===== MATERIAL PROVIDED

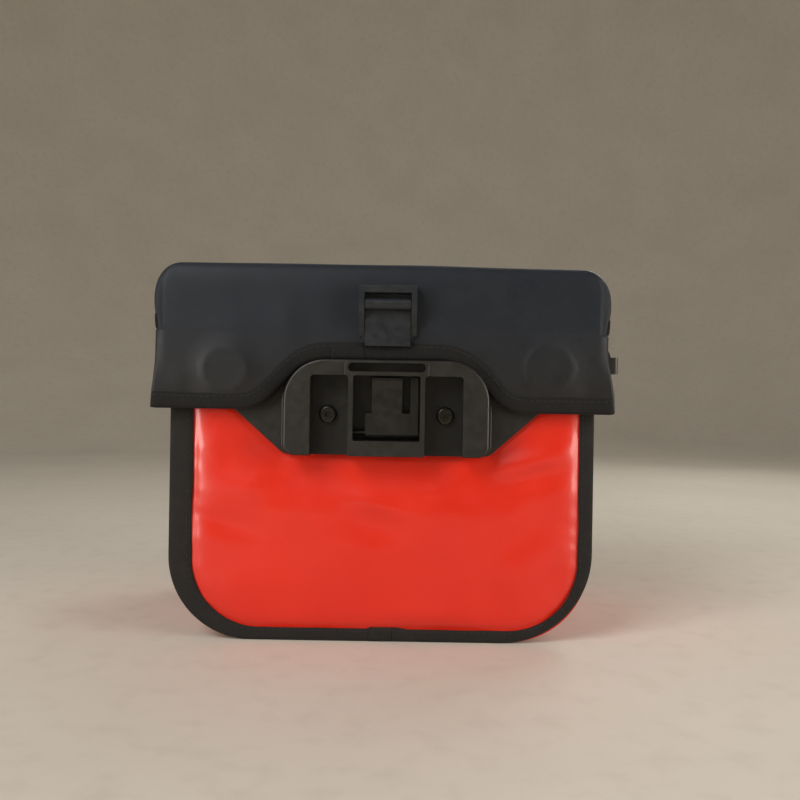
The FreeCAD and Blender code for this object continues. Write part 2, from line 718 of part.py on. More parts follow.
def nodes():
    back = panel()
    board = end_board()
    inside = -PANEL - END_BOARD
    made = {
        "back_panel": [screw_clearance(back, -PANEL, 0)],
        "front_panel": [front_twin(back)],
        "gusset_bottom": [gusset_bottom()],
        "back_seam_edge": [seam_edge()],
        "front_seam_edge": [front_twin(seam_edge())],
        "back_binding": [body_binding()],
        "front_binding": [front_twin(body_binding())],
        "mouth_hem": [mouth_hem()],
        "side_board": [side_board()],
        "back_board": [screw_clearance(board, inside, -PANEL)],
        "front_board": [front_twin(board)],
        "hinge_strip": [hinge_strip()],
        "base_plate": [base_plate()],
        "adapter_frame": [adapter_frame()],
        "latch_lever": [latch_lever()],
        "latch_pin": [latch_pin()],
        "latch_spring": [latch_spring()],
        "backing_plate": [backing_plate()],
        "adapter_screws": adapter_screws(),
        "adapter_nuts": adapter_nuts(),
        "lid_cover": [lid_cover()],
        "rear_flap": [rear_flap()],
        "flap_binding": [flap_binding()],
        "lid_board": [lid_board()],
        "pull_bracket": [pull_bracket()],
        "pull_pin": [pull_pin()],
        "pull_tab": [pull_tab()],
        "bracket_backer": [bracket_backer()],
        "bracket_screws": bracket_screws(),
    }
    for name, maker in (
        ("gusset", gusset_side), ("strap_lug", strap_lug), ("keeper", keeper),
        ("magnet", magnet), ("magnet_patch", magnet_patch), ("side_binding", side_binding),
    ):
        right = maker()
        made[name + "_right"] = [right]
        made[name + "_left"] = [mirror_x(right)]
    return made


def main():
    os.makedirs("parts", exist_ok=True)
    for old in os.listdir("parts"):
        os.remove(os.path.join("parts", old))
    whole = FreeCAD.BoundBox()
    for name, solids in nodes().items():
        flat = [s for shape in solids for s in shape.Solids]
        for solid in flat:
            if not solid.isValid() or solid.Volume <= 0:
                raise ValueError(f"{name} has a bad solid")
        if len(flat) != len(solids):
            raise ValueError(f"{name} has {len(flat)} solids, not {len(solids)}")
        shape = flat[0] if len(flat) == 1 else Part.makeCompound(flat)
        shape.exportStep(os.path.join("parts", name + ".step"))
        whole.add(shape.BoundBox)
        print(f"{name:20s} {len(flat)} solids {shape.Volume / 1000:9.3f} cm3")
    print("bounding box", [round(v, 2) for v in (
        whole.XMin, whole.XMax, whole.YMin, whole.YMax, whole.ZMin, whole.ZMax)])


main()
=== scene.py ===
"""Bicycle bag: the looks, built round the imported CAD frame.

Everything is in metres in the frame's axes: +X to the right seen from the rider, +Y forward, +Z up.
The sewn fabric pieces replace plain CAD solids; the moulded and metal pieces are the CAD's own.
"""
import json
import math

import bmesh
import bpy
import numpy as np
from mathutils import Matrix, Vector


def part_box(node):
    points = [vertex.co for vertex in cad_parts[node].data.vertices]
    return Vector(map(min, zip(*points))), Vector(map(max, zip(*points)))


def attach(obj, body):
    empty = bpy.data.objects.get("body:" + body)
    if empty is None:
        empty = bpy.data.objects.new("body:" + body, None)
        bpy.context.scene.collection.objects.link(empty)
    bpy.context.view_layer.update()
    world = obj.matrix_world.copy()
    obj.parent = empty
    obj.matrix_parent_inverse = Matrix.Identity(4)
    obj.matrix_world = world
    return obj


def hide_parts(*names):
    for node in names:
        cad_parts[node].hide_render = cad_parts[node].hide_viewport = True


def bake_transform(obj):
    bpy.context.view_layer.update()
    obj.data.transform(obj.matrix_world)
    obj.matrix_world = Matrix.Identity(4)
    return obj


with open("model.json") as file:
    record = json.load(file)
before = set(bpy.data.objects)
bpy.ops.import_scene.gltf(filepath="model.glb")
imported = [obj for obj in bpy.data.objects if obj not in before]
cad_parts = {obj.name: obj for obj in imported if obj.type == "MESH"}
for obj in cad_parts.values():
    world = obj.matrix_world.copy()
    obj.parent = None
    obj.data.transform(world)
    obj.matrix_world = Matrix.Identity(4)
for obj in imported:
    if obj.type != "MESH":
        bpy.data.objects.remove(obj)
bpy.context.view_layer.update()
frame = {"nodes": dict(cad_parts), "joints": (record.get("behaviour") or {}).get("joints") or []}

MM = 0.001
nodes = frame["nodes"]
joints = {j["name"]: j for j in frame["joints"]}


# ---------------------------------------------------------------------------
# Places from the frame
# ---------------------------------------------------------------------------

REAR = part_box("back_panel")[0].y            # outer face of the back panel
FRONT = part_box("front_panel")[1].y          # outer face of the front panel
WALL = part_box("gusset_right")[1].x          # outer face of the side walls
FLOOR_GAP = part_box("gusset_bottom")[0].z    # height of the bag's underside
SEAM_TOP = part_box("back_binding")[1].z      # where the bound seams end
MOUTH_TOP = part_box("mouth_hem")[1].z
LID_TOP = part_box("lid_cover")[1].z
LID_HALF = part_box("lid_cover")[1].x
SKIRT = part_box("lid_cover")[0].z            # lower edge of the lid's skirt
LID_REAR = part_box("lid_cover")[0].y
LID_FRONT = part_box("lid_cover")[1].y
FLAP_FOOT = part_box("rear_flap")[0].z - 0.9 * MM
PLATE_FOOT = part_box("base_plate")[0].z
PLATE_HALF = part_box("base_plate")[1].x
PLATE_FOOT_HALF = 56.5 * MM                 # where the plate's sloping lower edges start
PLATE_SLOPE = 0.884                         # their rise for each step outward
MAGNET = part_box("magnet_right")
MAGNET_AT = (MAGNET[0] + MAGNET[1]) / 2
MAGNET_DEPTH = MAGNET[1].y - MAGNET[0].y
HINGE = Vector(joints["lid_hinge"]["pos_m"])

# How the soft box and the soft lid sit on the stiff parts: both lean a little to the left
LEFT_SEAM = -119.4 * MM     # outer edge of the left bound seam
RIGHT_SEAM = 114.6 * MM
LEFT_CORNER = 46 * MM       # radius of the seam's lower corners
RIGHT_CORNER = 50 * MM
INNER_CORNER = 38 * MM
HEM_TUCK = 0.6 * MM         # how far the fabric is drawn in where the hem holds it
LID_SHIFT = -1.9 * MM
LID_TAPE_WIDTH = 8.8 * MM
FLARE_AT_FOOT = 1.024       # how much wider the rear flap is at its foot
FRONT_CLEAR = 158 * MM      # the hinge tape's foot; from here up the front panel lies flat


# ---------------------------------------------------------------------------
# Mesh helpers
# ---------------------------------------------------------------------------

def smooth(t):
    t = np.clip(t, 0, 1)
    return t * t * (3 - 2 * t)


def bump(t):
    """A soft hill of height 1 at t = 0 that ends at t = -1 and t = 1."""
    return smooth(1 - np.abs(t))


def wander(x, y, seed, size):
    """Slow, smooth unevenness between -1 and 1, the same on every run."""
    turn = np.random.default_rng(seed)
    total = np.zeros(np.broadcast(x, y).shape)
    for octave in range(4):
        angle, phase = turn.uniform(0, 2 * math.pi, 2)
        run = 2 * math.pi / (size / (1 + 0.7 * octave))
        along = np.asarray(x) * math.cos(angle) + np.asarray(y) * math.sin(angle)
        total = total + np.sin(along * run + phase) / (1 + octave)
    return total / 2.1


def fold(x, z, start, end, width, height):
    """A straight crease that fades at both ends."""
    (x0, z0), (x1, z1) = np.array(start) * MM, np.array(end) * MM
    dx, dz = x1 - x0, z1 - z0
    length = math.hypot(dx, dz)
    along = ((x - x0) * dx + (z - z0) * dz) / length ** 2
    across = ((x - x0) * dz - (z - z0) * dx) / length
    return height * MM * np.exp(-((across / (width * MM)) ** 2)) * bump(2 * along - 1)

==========

Exactly the lines above from the one with "whole.add(shape.BoundBox)" to the one with "bpy.context.scene.collection.objects.link(empty)", both included, are to be quoted; leave the rest out.

        whole.add(shape.BoundBox)
        print(f"{name:20s} {len(flat)} solids {shape.Volume / 1000:9.3f} cm3")
    print("bounding box", [round(v, 2) for v in (
        whole.XMin, whole.XMax, whole.YMin, whole.YMax, whole.ZMin, whole.ZMax)])


main()
=== scene.py ===
"""Bicycle bag: the looks, built round the imported CAD frame.

Everything is in metres in the frame's axes: +X to the right seen from the rider, +Y forward, +Z up.
The sewn fabric pieces replace plain CAD solids; the moulded and metal pieces are the CAD's own.
"""
import json
import math

import bmesh
import bpy
import numpy as np
from mathutils import Matrix, Vector


def part_box(node):
    points = [vertex.co for vertex in cad_parts[node].data.vertices]
    return Vector(map(min, zip(*points))), Vector(map(max, zip(*points)))


def attach(obj, body):
    empty = bpy.data.objects.get("body:" + body)
    if empty is None:
        empty = bpy.data.objects.new("body:" + body, None)
        bpy.context.scene.collection.objects.link(empty)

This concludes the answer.